Esas corrientes sostienen que la inclusión de nuevas tecnologías tiene que mejorar los procesos productivos, pero no empeorar las condiciones de vida de las personas que trabajan. “Lo que pasa es que las nuevas tecnologías son utilizadas para precarizar más a los trabajadores, cuando deberían ser usadas para mejorar la calidad de vida de la población y la manera de producir del trabajador, pero eso no quiere decir precarización o informalidad. Por eso creo que la inclusión de tecnologías es más una excusa para precarizar que para mejorar las condiciones laborales”, apuntó Del Frade.
En efecto, el desafío sería generar procesos de tecnificación que liberen tareas manuales, pero que a su vez favorezcan la calidad de vida y la creación de nuevos trabajos altamente capacitados y especializados.
Que laburen las máquinas
Ante este contexto global, se suceden debates sobre el futuro el propio capitalismo. En los últimos años se han fortalecido las corrientes que impulsan una tecnificación total de la producción de bienes y servicios. Por un lado, algunos sectores capitalistas creen que de esa forma se ahorrarán los costos de la mano de obra. Por otro lado, nuevas corrientes de la izquierda también promueven la automatización como mecanismo de disolver la relación patrón-empleado.
Desde fines de la década del 90 se fue delineando una teoría aceleracionista que pregona básicamente la aceleración de la tecnificación de toda la producción de bienes y servicios, aunque esto alberga contradicciones ya que existen expresiones de derecha que bregan por un avance indefinido del capital y otras de izquierda que intuyen la posibilidad de avanzar hacia nuevas formas de vida y de trabajo.
En su Manifiesto por una política aceleracionista, Alex Williams y Nick Srnicek sostienen que la tecnificación puede liberar a los humanos de las tareas rutinarias para que se dediquen a otras actividades creativas y recreativas. Para ello tienen tres propuestas: avanzar en mejoras tecnológicas que aumenten la productividad, disminuir la jornada laboral y garantizar un ingreso básico universal para cada persona que se solventará con las ganancias producidas por la labor de las máquinas.

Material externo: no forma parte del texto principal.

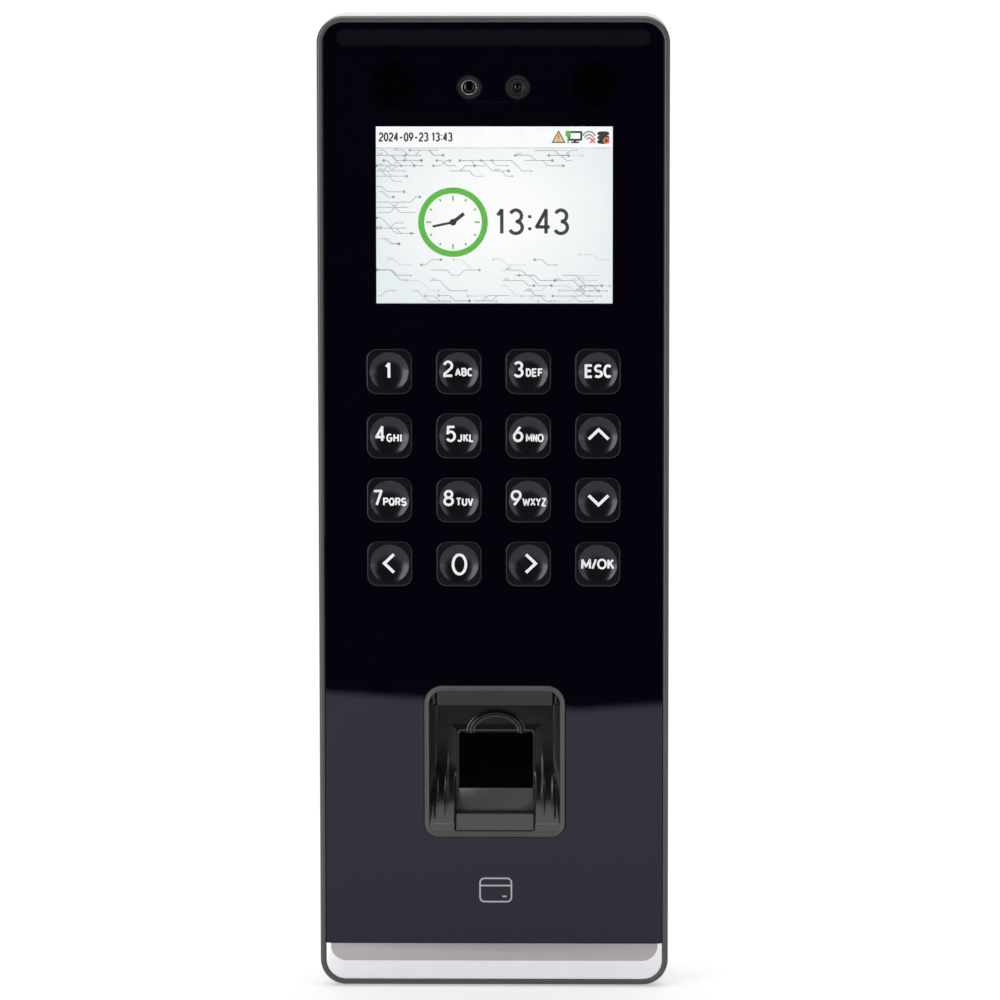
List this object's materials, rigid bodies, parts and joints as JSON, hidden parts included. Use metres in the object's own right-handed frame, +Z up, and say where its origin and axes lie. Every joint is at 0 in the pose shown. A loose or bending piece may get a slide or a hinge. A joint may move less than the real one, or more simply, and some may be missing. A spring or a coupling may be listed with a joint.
{
  "type": "wall-mounted time clock terminal",
  "caption": "Slim black wall-mounted time clock terminal with a small colour screen, a keypad, a fingerprint reader, face cameras, a card reading zone and a silver chin strip.",
  "frame": {"origin": "centre of the wall plate's back face, which lies on the wall", "axes": "+Z up; +Y into the wall, so the front faces -Y; +X to the right seen from the front"},
  "size_m": [0.073, 0.0244, 0.2032],
  "materials": {
    "shell_plastic": "fine spark texture, light grey",
    "frame_plastic": "satin gunmetal paint on moulded plastic",
    "lens_acrylic": "polished clear acrylic",
    "print_black": "black ink on clear film",
    "chin_silver": "silver vacuum metallised plastic",
    "key_black": "polished black plastic",
    "silicone": "matte silicone",
    "seal_rubber": "matte black foam rubber",
    "board_green": "solder mask over glass epoxy",
    "chip_black": "moulded epoxy",
    "shield_steel": "tinned sheet steel",
    "dome_steel": "stamped stainless steel",
    "display_glass": "display glass",
    "backlight_tray": "white moulded plastic",
    "flex_amber": "polyimide flat cable",
    "guide_black": "satin black plastic",
    "prism_glass": "dark optical glass",
    "camera_black": "black lens barrel",
    "holder_black": "black moulded plastic",
    "reflector_chrome": "metallised reflector",
    "led_yellow": "phosphor filled resin",
    "diffuser_white": "opal plastic",
    "connector_white": "natural nylon",
    "button_red": "red moulded plastic",
    "cell_steel": "nickel plated steel",
    "speaker_black": "black plastic and paper cone",
    "screw_steel": "zinc plated steel",
    "plate_steel": "galvanised sheet steel"
  },
  "bodies": {
    "housing": {"wall_plate": "plate_steel", "lock_screw": "screw_steel", "rear_shell": "shell_plastic", "case_seal": "seal_rubber", "front_frame": "frame_plastic", "front_lens": "lens_acrylic", "lens_print": "print_black", "chin_trim": "chin_silver", "lcd_panel": "display_glass", "lcd_backlight": "backlight_tray", "lcd_flex": "flex_amber", "key_mat": "silicone", "keypad_board": "board_green", "key_switches": "dome_steel", "keypad_cable": "flex_amber", "finger_guide": "guide_black", "finger_gasket": "seal_rubber", "sensor_prism": "prism_glass", "sensor_board": "board_green", "camera_holder": "holder_black", "camera_left": "camera_black", "camera_right": "camera_black", "camera_board": "board_green", "ir_reflector_left": "reflector_chrome", "ir_reflector_right": "reflector_chrome", "ir_leds": "led_yellow", "light_diffuser": "diffuser_white", "light_board": "board_green", "light_leds": "led_yellow", "main_board": "board_green", "processor_shield": "shield_steel", "board_chips": "chip_black", "backup_cell": "cell_steel", "network_header": "connector_white", "wiring_header": "connector_white", "power_header": "connector_white", "reset_switch": "chip_black", "tamper_switch": "chip_black", "antenna_board": "board_green", "speaker": "speaker_black", "case_screws": "screw_steel", "board_screws": "screw_steel"},
    "key_1_cap": {"key_1": "key_black"},
    "key_2_cap": {"key_2": "key_black"},
    "key_3_cap": {"key_3": "key_black"},
    "key_escape_cap": {"key_escape": "key_black"},
    "key_4_cap": {"key_4": "key_black"},
    "key_5_cap": {"key_5": "key_black"},
    "key_6_cap": {"key_6": "key_black"},
    "key_up_cap": {"key_up": "key_black"},
    "key_7_cap": {"key_7": "key_black"},
    "key_8_cap": {"key_8": "key_black"},
    "key_9_cap": {"key_9": "key_black"},
    "key_down_cap": {"key_down": "key_black"},
    "key_left_cap": {"key_left": "key_black"},
    "key_0_cap": {"key_0": "key_black"},
    "key_right_cap": {"key_right": "key_black"},
    "key_menu_cap": {"key_menu": "key_black"},
    "reset_plunger": {"reset_button": "button_red"},
    "tamper_pin": {"tamper_plunger": "connector_white"}
  },
  "joints": [
    {"name": "key_1_press", "type": "slide", "parent": "housing", "child": "key_1_cap", "axis": [0, 1, 0], "range_m": [0, 0.0008], "stiffness_N_per_m": 900},
    {"name": "key_2_press", "type": "slide", "parent": "housing", "child": "key_2_cap", "axis": [0, 1, 0], "range_m": [0, 0.0008], "stiffness_N_per_m": 900},
    {"name": "key_3_press", "type": "slide", "parent": "housing", "child": "key_3_cap", "axis": [0, 1, 0], "range_m": [0, 0.0008], "stiffness_N_per_m": 900},
    {"name": "key_escape_press", "type": "slide", "parent": "housing", "child": "key_escape_cap", "axis": [0, 1, 0], "range_m": [0, 0.0008], "stiffness_N_per_m": 900},
    {"name": "key_4_press", "type": "slide", "parent": "housing", "child": "key_4_cap", "axis": [0, 1, 0], "range_m": [0, 0.0008], "stiffness_N_per_m": 900},
    {"name": "key_5_press", "type": "slide", "parent": "housing", "child": "key_5_cap", "axis": [0, 1, 0], "range_m": [0, 0.0008], "stiffness_N_per_m": 900},
    {"name": "key_6_press", "type": "slide", "parent": "housing", "child": "key_6_cap", "axis": [0, 1, 0], "range_m": [0, 0.0008], "stiffness_N_per_m": 900},
    {"name": "key_up_press", "type": "slide", "parent": "housing", "child": "key_up_cap", "axis": [0, 1, 0], "range_m": [0, 0.0008], "stiffness_N_per_m": 900},
    {"name": "key_7_press", "type": "slide", "parent": "housing", "child": "key_7_cap", "axis": [0, 1, 0], "range_m": [0, 0.0008], "stiffness_N_per_m": 900},
    {"name": "key_8_press", "type": "slide", "parent": "housing", "child": "key_8_cap", "axis": [0, 1, 0], "range_m": [0, 0.0008], "stiffness_N_per_m": 900},
    {"name": "key_9_press", "type": "slide", "parent": "housing", "child": "key_9_cap", "axis": [0, 1, 0], "range_m": [0, 0.0008], "stiffness_N_per_m": 900},
    {"name": "key_down_press", "type": "slide", "parent": "housing", "child": "key_down_cap", "axis": [0, 1, 0], "range_m": [0, 0.0008], "stiffness_N_per_m": 900},
    {"name": "key_left_press", "type": "slide", "parent": "housing", "child": "key_left_cap", "axis": [0, 1, 0], "range_m": [0, 0.0008], "stiffness_N_per_m": 900},
    {"name": "key_0_press", "type": "slide", "parent": "housing", "child": "key_0_cap", "axis": [0, 1, 0], "range_m": [0, 0.0008], "stiffness_N_per_m": 900},
    {"name": "key_right_press", "type": "slide", "parent": "housing", "child": "key_right_cap", "axis": [0, 1, 0], "range_m": [0, 0.0008], "stiffness_N_per_m": 900},
    {"name": "key_menu_press", "type": "slide", "parent": "housing", "child": "key_menu_cap", "axis": [0, 1, 0], "range_m": [0, 0.0008], "stiffness_N_per_m": 900},
    {"name": "reset_press", "type": "slide", "parent": "housing", "child": "reset_plunger", "axis": [0, -1, 0], "range_m": [0, 0.0004], "stiffness_N_per_m": 900},
    {"name": "tamper_press", "type": "slide", "parent": "housing", "child": "tamper_pin", "axis": [0, -1, 0], "range_m": [0, 0.0015], "stiffness_N_per_m": 300}
  ]
}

Según los autores, de esta manera se garantizarían las condiciones mínimas de dignidad de todas las personas y se reducirían los perjuicios y contaminaciones al planeta. Es decir, todas y todos tendrían una renta universal que puede ser complementada con las remuneraciones que logren a través del trabajo creativo y cognitivo que las máquinas no pueden hacer.
¿Es realmente factible esta iniciativa? ¿La automatización generará mejores condiciones de vida o mayor desocupación? ¿Será totalmente eficiente el trabajo de las máquinas? ¿Los empresarios estarán dispuestos a socializar sus ganancias para garantizar ese ingreso universal? ¿Cómo actuarán las personas ante la posibilidad de no trabajar? ¿Nos enfrentaremos a esa ética del trabajo y del esfuerzo que caracteriza al espíritu capitalista?
Son demasiadas preguntas que aún no tienen respuesta. Por lo ponto, lo único que sé es que el trabajo dignifica. Eso dice mi patrón.